Posted in Unscripted blog by Jenna Marotta on Mar 28, 2011 at 2:35pm

Oprah! A Comedy! Live Your Best Laugh

Photo: David Himmel

Before it had Michael Jordan and Barack Obama, Chicago had Oprah. She’s been on air longer than I’ve breathed it. Now she’s saying goodbye to all of us, leaving behind a legacy that includes her magazine, radio show, TV network and producer credit on future Tyler Perry films.

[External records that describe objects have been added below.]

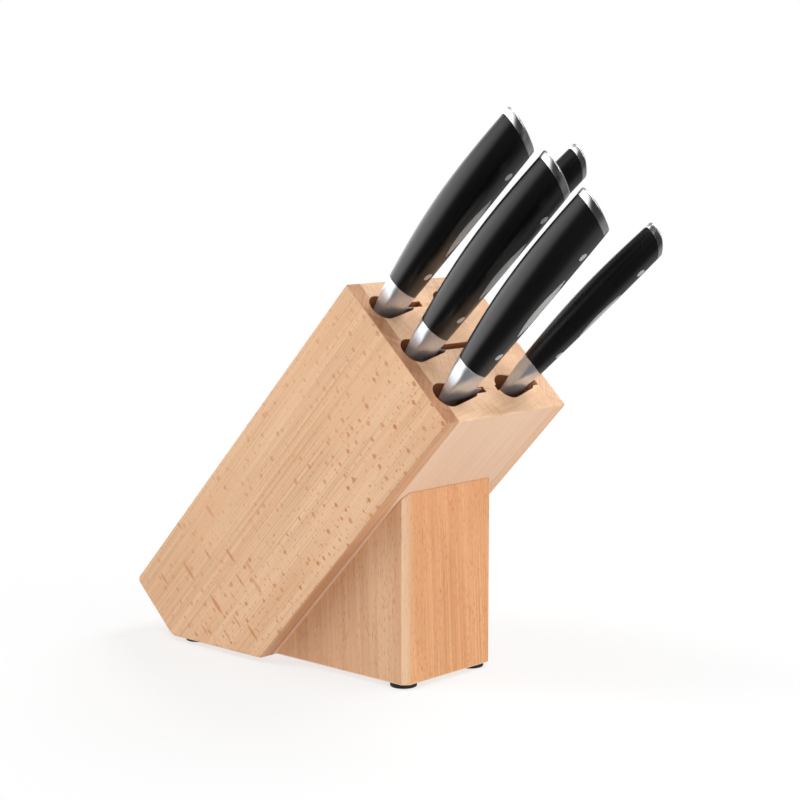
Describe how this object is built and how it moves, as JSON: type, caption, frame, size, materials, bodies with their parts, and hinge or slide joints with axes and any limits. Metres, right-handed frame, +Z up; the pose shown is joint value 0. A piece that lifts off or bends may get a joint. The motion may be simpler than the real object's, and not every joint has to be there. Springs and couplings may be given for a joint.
{
  "type": "knife block with knives",
  "caption": "Slanted laminated wooden knife block on a wedge stand, holding forged kitchen knives with black handles and steel end caps that lift out along their slots.",
  "frame": {"origin": "on the worktop, under the middle of the whole object's box with all the knives home", "axes": "+Z up, -Y the front towards which the handles lean, +X right as seen from the front"},
  "size_m": [0.0908, 0.3086, 0.284],
  "materials": {
    "beech_cheek": "satin oiled beech, flat-sawn grain with brown flecks",
    "beech_core": "satin oiled beech, end grain and edge grain",
    "beech_stand": "satin oiled beech, upright fine grain",
    "beech_dowel": "plain dowel",
    "rubber_foot": "matt black rubber",
    "blade_steel": "forged stainless steel, satin ground",
    "grip": "satin black moulded synthetic",
    "cap_steel": "polished stainless steel",
    "rivet_steel": "satin stainless steel",
    "inlay_steel": "brushed stainless steel, plain"
  },
  "bodies": {
    "root": {"left_cheek": "beech_cheek", "right_cheek": "beech_cheek", "core_board_1": "beech_core", "core_board_2": "beech_core", "core_board_3": "beech_core", "core_board_4": "beech_core", "stand": "beech_stand", "upper_dowel": "beech_dowel", "lower_dowel": "beech_dowel", "front_left_foot": "rubber_foot", "front_right_foot": "rubber_foot", "rear_left_foot": "rubber_foot", "rear_right_foot": "rubber_foot"},
    "bread_knife": {"bread_knife_blade": "blade_steel", "bread_knife_grip": "grip", "bread_knife_end_cap": "cap_steel", "bread_knife_front_rivet": "rivet_steel", "bread_knife_rear_rivet": "rivet_steel", "bread_knife_front_inlay": "inlay_steel", "bread_knife_back_inlay": "inlay_steel"},
    "chef_knife": {"chef_knife_blade": "blade_steel", "chef_knife_grip": "grip", "chef_knife_end_cap": "cap_steel", "chef_knife_front_rivet": "rivet_steel", "chef_knife_rear_rivet": "rivet_steel", "chef_knife_front_inlay": "inlay_steel", "chef_knife_back_inlay": "inlay_steel"},
    "carving_knife": {"carving_knife_blade": "blade_steel", "carving_knife_grip": "grip", "carving_knife_end_cap": "cap_steel", "carving_knife_front_rivet": "rivet_steel", "carving_knife_rear_rivet": "rivet_steel", "carving_knife_front_inlay": "inlay_steel", "carving_knife_back_inlay": "inlay_steel"},
    "paring_knife": {"paring_knife_blade": "blade_steel", "paring_knife_grip": "grip", "paring_knife_end_cap": "cap_steel", "paring_knife_front_rivet": "rivet_steel", "paring_knife_rear_rivet": "rivet_steel", "paring_knife_front_inlay": "inlay_steel", "paring_knife_back_inlay": "inlay_steel"},
    "utility_knife": {"utility_knife_blade": "blade_steel", "utility_knife_grip": "grip", "utility_knife_end_cap": "cap_steel", "utility_knife_front_rivet": "rivet_steel", "utility_knife_rear_rivet": "rivet_steel", "utility_knife_front_inlay": "inlay_steel", "utility_knife_back_inlay": "inlay_steel"}
  },
  "joints": [
    {"name": "bread_knife_lift", "type": "slide", "parent": "root", "child": "bread_knife", "axis": [0, -0.6884, 0.7254], "range_m": [0, 0.215]},
    {"name": "chef_knife_lift", "type": "slide", "parent": "root", "child": "chef_knife", "axis": [0, -0.6884, 0.7254], "range_m": [0, 0.21]},
    {"name": "carving_knife_lift", "type": "slide", "parent": "root", "child": "carving_knife", "axis": [-0.0262, -0.6881, 0.7251], "range_m": [0, 0.18]},
    {"name": "paring_knife_lift", "type": "slide", "parent": "root", "child": "paring_knife", "axis": [0.1564, -0.6799, 0.7164], "range_m": [0, 0.1]},
    {"name": "utility_knife_lift", "type": "slide", "parent": "root", "child": "utility_knife", "axis": [0.1788, -0.6773, 0.7137], "range_m": [0, 0.115]}
  ]
}
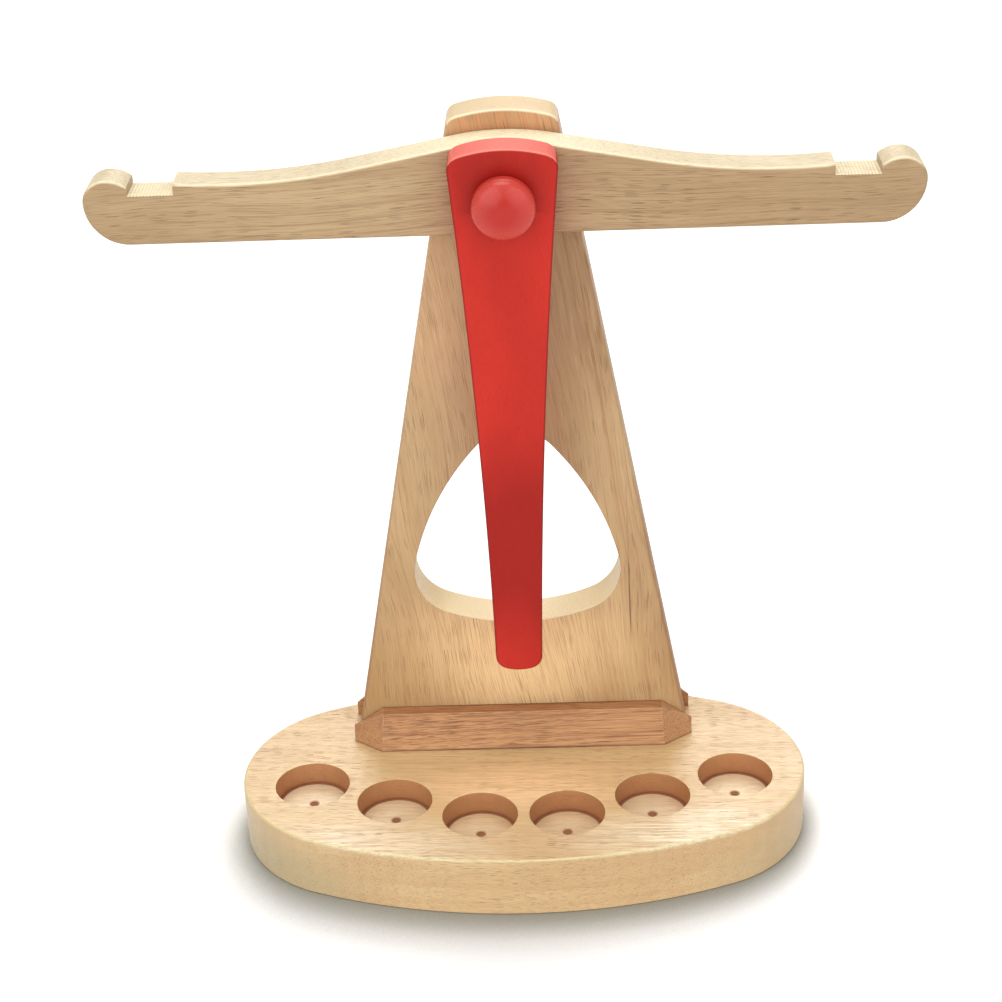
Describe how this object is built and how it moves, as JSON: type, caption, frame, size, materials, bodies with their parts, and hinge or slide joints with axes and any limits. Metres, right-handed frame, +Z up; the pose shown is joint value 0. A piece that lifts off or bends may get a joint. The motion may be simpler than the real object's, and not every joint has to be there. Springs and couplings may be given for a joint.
{
  "type": "balance scale toy",
  "caption": "Wooden toy balance: oval base with weight pits, tapered upright with a rounded triangular opening, notched beam and long red pointer that swing on an axle.",
  "frame": {"origin": "middle of the underside of the base board, at the middle of the whole toy's width and depth", "axes": "+X to the right along the beam, +Y to the back, +Z up; the red pointer faces -Y"},
  "size_m": [0.2668, 0.11, 0.2584],
  "materials": {
    "base_wood": "pale hardwood, clear satin varnish",
    "upright_wood": "pale hardwood, upright grain, clear satin varnish",
    "cleat_wood": "reddish brown hardwood, clear satin varnish",
    "beam_wood": "pale hardwood with short dark pores, clear satin varnish",
    "red_paint": "wood under satin red paint",
    "bare_wood": "bare turned hardwood",
    "screw_steel": "zinc-plated steel"
  },
  "bodies": {
    "stand": {"base_board": "base_wood", "upright": "upright_wood", "front_cleat": "cleat_wood", "rear_cleat": "cleat_wood", "upright_screws": "screw_steel", "axle": "bare_wood", "spacer_washer": "bare_wood", "front_cap": "red_paint", "rear_cap": "red_paint"},
    "balance": {"beam": "beam_wood", "pointer": "red_paint", "pointer_dowels": "bare_wood"}
  },
  "joints": [
    {"name": "beam_pivot", "type": "hinge", "parent": "stand", "child": "balance", "pos_m": [0, 0.0139, 0.2365], "axis": [0, 1, 0], "continuous": true}
  ]
}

Oprah! A Comedy! Live Your Best Laugh, which plays the Annoyance Thursdays at 8pm, began as all shows should—with the Space Jam theme song. As O, Michelle Renee Thompson captures the aura of the TV goddess, prickly boss, wise prophet, urban aristocrat and everywoman, complete with convincing O-ration. We’re welcomed as the audience to her final talk show taping (brilliant). An hourlong musical comedy poking fun at an hourlong television show establishes infinite potential—cast, crew and director Anne Marie Saviano can concoct the finale they’d wish to see on May 25th (maybe Oprah and Gayle retire to colonial life a la season 18 or Oprah is unmasked as Maya Angelou).

We're given a montage of famous clips from years past—both real (maniacal couch-jumping) and imagined (James Frey-spanking). But then we’re no longer viewers in Harpo Studios; we’re just flies on the wall watching the prelude to the last episode. Much of the exposition is very funny: Oprah wakes up and asks, “Stedman, where do you work?” and he deadpans, “That’s the first question you’ve asked me in 20 years,” but we also get a Ghost of Christmas Past allegory when Mayor Richard Daley Sr. presents life if Oprah had never come to Chicago. Meanwhile, Thompson’s six co-stars portray 73 separate characters, including show regulars Suze Orman, Nate Berkus, Dr. Oz and Dr. Phil, plus Rahm Emanuel, Carol Moseley Braun, Ellen DeGeneres, Refrigerator Perry, Gandhi and Jesus among others. Back at the last few seconds of the taping, we’re met with an ambiguous ending (Oprah in a halo, ascending) and the feeling we missed a final episode that never happened.